The recent BIR convention in Paris was told that EU regulation is preventing its member states from exporting plastics for recycling to 120 countries around the world.
BIR Plastics Committee chair Surendra Borad Patawari (pictured) from Belgium’s Gemini Corporation said that while the USA was able to ship recyclable plastics to 160 countries last year, EU exporters were limited to 74 potential outlets.
A key reason behind this disparity, he said, was a questionnaire sent by the European Commission’s Director General for Trade to non-OECD countries in which governments were asked what ‘wastes’ they would be prepared to import from the EU.
He said that many rejected the notion of importing ‘wastes’ and this was “fostering confusion and misunderstanding”.
In the US, the market is in a “bullish” mood he said, and that a substantial scarcity of raw material was occurring.
He also noted that the Indian Government is relaxing administrative burdens that should widen the issuing of scrap import licences to more recycling companies than currently.
Steve Wong from the China Scrap Plastics Association also told the convention that from 1 January 2015, China’s Ministry of Environmental Protection would no longer handle applications for imports of pre-approved solid waste. Instead, importers would have to apply to the municipal environmental protection department.

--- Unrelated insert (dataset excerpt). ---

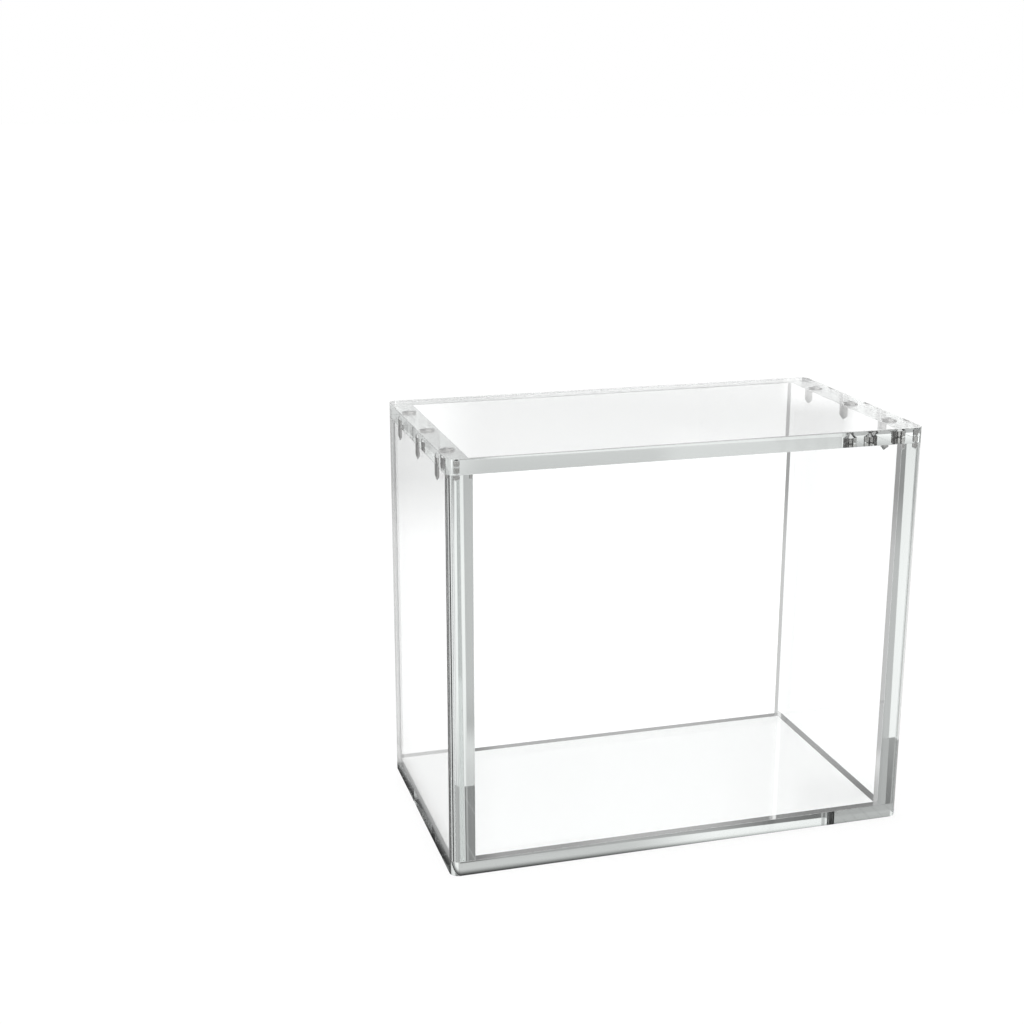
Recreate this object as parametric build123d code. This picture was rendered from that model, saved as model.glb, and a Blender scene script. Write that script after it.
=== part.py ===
"""A clear acrylic display case for one boxed item, with a lift-off lid held by pairs of magnets.

Millimetres. The origin is at the middle of the base's underside, +Z is up, the wide front faces -Y and
+X runs along the case's width. Each piece is cut from flat sheet and lies where it is in the closed case.
"""
from build123d import *
from math import radians, tan
import os

# The room inside, which the boxed item fills with a little play
INSIDE_WIDTH = 144.0
INSIDE_DEPTH = 78.0
INSIDE_HEIGHT = 129.0

# Sheet: thick sides take the magnets, everything else is the thinner sheet
SHEET = 5.0
SIDE_SHEET = 8.0
CORNER_RADIUS = 3.0
EDGE_BREAK = 0.3

# Magnets, in drilled blind holes that end in the drill's point
MAGNET_DIAMETER = 5.0
LID_MAGNET_LENGTH = 2.0
WALL_MAGNET_LENGTH = 4.0
MAGNET_SETBACK = 0.1
MAGNET_PITCH = 27.5
DRILL_POINT_ANGLE = 118.0

# Sizes and heights that follow
WIDTH = INSIDE_WIDTH + 2 * SIDE_SHEET
DEPTH = INSIDE_DEPTH + 2 * SHEET
WALL_FOOT = SHEET
WALL_TOP = WALL_FOOT + INSIDE_HEIGHT
HEIGHT = WALL_TOP + SHEET

SIDES = {"left": -1, "right": 1}
ENDS = {"front": -1, "back": 1}
ROWS = {"front": -1, "middle": 0, "back": 1}


def block(width, depth, height, x=0.0, y=0.0, foot=0.0):
    """A square-cut piece of sheet, placed by the middle of its foot."""
    return Pos(x, y, foot + height / 2) * Box(width, depth, height)


def cover_plate(foot):
    """The base or the lid: a full-size plate with round corners and a fine break on its rim."""
    plate = block(WIDTH, DEPTH, SHEET, foot=foot)
    plate = fillet(plate.edges().filter_by(Axis.Z), CORNER_RADIUS)
    rims = plate.faces().sort_by(Axis.Z)[0].edges() + plate.faces().sort_by(Axis.Z)[-1].edges()
    return chamfer(rims, EDGE_BREAK)


def magnet_places(side):
    """The three magnet centres over one side wall, as row name and (x, y)."""
    x = SIDES[side] * (WIDTH - SIDE_SHEET) / 2
    return {row: (x, place * MAGNET_PITCH) for row, place in ROWS.items()}


def drilled_hole(x, y, magnet_length, up):
    """A blind hole from the joint between walls and lid, up into the lid or down into a wall."""
    radius = MAGNET_DIAMETER / 2
    depth = magnet_length + MAGNET_SETBACK
    point = radius / tan(radians(DRILL_POINT_ANGLE / 2))
    barrel = Pos(0, 0, depth / 2) * Cylinder(radius, depth)
    tip = Pos(0, 0, depth + point / 2) * Cone(radius, 0, point)
    turn = Rot(0, 0, 0) if up else Rot(180, 0, 0)
    return Pos(x, y, WALL_TOP) * turn * (barrel + tip)


def magnet(x, y, length, up):
    """A disc magnet set just below the joint's plane, so that the two discs of a pair never meet."""
    middle = MAGNET_SETBACK + length / 2
    return Pos(x, y, WALL_TOP + (middle if up else -middle)) * Cylinder(MAGNET_DIAMETER / 2, length)


def side_panel(side):
    """A thick side wall with round outer corners and three magnet holes in its top edge."""
    x = SIDES[side] * (WIDTH - SIDE_SHEET) / 2
    panel = block(SIDE_SHEET, DEPTH, INSIDE_HEIGHT, x=x, foot=WALL_FOOT)
    uprights = panel.edges().filter_by(Axis.Z).sort_by(Axis.X)
    outer = uprights[:2] if side == "left" else uprights[-2:]
    panel = fillet(outer, CORNER_RADIUS)
    for place in magnet_places(side).values():
        panel -= drilled_hole(*place, WALL_MAGNET_LENGTH, up=False)
    return panel


def window_panel(end):
    """The front or back wall, which stands between the two side walls."""
    y = ENDS[end] * (DEPTH - SHEET) / 2
    return block(INSIDE_WIDTH, SHEET, INSIDE_HEIGHT, y=y, foot=WALL_FOOT)


def lid_plate():
    """The lid: one plate with six magnet holes in its underside."""
    plate = cover_plate(WALL_TOP)
    for side in SIDES:
        for place in magnet_places(side).values():
            plate -= drilled_hole(*place, LID_MAGNET_LENGTH, up=True)
    return plate


def all_pieces():
    """Every piece of the case by its node's name."""
    pieces = {"base_plate": cover_plate(0.0), "lid_plate": lid_plate()}
    for end in ENDS:
        pieces[f"{end}_panel"] = window_panel(end)
    for side in SIDES:
        pieces[f"{side}_panel"] = side_panel(side)
        for row, place in magnet_places(side).items():
            pieces[f"lid_magnet_{side}_{row}"] = magnet(*place, LID_MAGNET_LENGTH, up=True)
            pieces[f"wall_magnet_{side}_{row}"] = magnet(*place, WALL_MAGNET_LENGTH, up=False)
    return pieces


os.makedirs("parts", exist_ok=True)
for name, piece in all_pieces().items():
    export_step(piece, f"parts/{name}.step")
print(f"outside {WIDTH:g} x {DEPTH:g} x {HEIGHT:g} mm")
print(f"inside {INSIDE_WIDTH:g} x {INSIDE_DEPTH:g} x {INSIDE_HEIGHT:g} mm")
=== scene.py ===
# %% [markdown]
# # A clear acrylic display case
#
# The case is six pieces of polished acrylic sheet and twelve small disc magnets. Four walls stand
# bonded on a base plate, and a full-size lid lifts off. What makes it look real is mostly light:
# every piece has to be a true closed solid, with flat faces that are exactly flat and edges that
# are rounded a little, so that the light bends through it as it does through the real sheet.
#
# Lengths are in metres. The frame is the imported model, and every piece here is placed from it.

from math import cos, pi, radians, sin, tan

import bpy
import numpy as np
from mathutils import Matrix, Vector, geometry


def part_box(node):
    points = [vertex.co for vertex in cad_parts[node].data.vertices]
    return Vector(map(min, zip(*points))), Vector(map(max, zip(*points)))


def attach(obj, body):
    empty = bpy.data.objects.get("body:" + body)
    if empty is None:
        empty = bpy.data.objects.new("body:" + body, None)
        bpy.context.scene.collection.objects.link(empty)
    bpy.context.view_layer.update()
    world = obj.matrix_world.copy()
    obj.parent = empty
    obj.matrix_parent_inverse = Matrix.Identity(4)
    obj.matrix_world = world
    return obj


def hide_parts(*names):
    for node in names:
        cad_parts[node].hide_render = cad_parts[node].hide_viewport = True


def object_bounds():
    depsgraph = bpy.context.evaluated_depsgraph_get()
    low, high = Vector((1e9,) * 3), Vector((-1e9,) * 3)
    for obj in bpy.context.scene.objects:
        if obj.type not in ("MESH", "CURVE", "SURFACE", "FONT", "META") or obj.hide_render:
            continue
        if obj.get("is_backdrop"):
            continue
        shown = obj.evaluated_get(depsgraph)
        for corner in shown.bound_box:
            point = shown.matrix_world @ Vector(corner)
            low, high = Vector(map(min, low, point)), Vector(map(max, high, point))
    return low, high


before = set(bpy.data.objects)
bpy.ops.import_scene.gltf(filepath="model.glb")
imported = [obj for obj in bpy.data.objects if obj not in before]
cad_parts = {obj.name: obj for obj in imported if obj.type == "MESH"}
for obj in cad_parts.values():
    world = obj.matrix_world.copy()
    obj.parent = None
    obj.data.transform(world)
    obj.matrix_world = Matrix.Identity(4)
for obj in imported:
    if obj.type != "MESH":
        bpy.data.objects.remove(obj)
cad_low, cad_high = (np.array(corner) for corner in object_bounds())
MM = 0.001
print("frame", np.round((cad_high - cad_low) / MM, 1), "mm")

# %% [markdown]
# ## A mesh from patches
#
# A flat face next to a rounded edge is the hard part of glass in any renderer: where the two share
# a corner, averaged normals tilt the flat face's shading and the pane looks wavy. So each piece is
# put together from patches. A patch is an array of points, an array of faces, and the exact normal
# of its own surface at every point. Points that two patches share are welded into one, so that the
# mesh is closed, and each face keeps the normals of the patch that it came from.

# %% Patches and welding
WELD = 1e-7


def grid_patch(points, normals, closed):
    """A surface on a grid: points and normals are arrays of rows by columns by 3, and the faces
    are the quads between neighbours. With closed, the last row joins the first."""
    rows, columns = points.shape[:2]
    row = np.arange(rows if closed else rows - 1)[:, None]
    column = np.arange(columns - 1)[None, :]
    here, there = row * columns + column, (row + 1) % rows * columns + column
    quads = np.stack([here, there, there + 1, here + 1], axis=-1).reshape(-1, 4)
    return points.reshape(-1, 3), quads.tolist(), normals.reshape(-1, 3)


def flat_patch(points, faces, normal):
    """A flat surface: every corner has the same normal."""
    return points, faces, np.broadcast_to(np.array(normal, float), points.shape)


def welded(name, patches):
    """One closed mesh from patches, with equal points merged and each patch's normals kept."""
    counts = np.cumsum([0] + [len(points) for points, faces, normals in patches])
    points = np.concatenate([patch[0] for patch in patches])
    normals = np.concatenate([patch[2] for patch in patches])
    cells = np.round(points / WELD).astype(np.int64)
    first, index = np.unique(cells, axis=0, return_index=True, return_inverse=True)[1:]
    index = index.ravel()
    corners = [
        np.array(face) + count for count, patch in zip(counts, patches) for face in patch[1]
    ]
    mesh = bpy.data.meshes.new(name)
    mesh.from_pydata(points[first], [], [index[face].tolist() for face in corners])
    mesh.polygons.foreach_set("use_smooth", np.ones(len(corners), bool))
    mesh.normals_split_custom_set(normals[np.concatenate(corners)])
    piece = bpy.data.objects.new(name, mesh)
    bpy.context.scene.collection.objects.link(piece)
    return piece


# %% [markdown]
# ## Sheet with polished edges
#
# A piece of sheet is its outline carried up through its thickness. The outline is a rectangle with
# a quarter circle at each corner: a large one where the case's outside is rounded, and a tiny one
# where a cut edge has only been polished. The rim between edge and face is a quarter circle too.

# %% The outline and the rim
ARC_STEPS = 20
FINE_STEPS = 4
SMALL_RADIUS = MM


def outline(low, high, radii):
    """Points and outward normals of a rectangle with rounded corners, anticlockwise from above.
    radii are those of the front left, front right, back right and back left corners. A corner's
    point is its arc's centre plus radius times (cos a, sin a), and its normal is (cos a, sin a)."""
    points, normals = [], []
    for corner, radius in enumerate(radii):
        start = pi + corner * pi / 2
        steps = ARC_STEPS if radius > SMALL_RADIUS else FINE_STEPS
        angle = start + np.linspace(0, pi / 2, steps + 1)
        normal = np.stack([np.cos(angle), np.sin(angle)], axis=-1)
        right, back = corner in (1, 2), corner in (2, 3)
        centre = (
            high[0] - radius if right else low[0] + radius,
            high[1] - radius if back else low[1] + radius,
        )
        points.append(np.array(centre) + radius * normal)
        normals.append(normal)
    return np.concatenate(points), np.concatenate(normals)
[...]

He also said that China’s Customs Office was proposing to abolish the zero-tariff preferential treatment for those scrap plastics being imported, recycled into raw materials and eventually turned into products for export.
Reduced domestic demand for plastics was causing the market in China to slow, he added, while higher wages compared to South East Asia was also meaning the Chinese plastic recycling market would need to become more efficient to survive.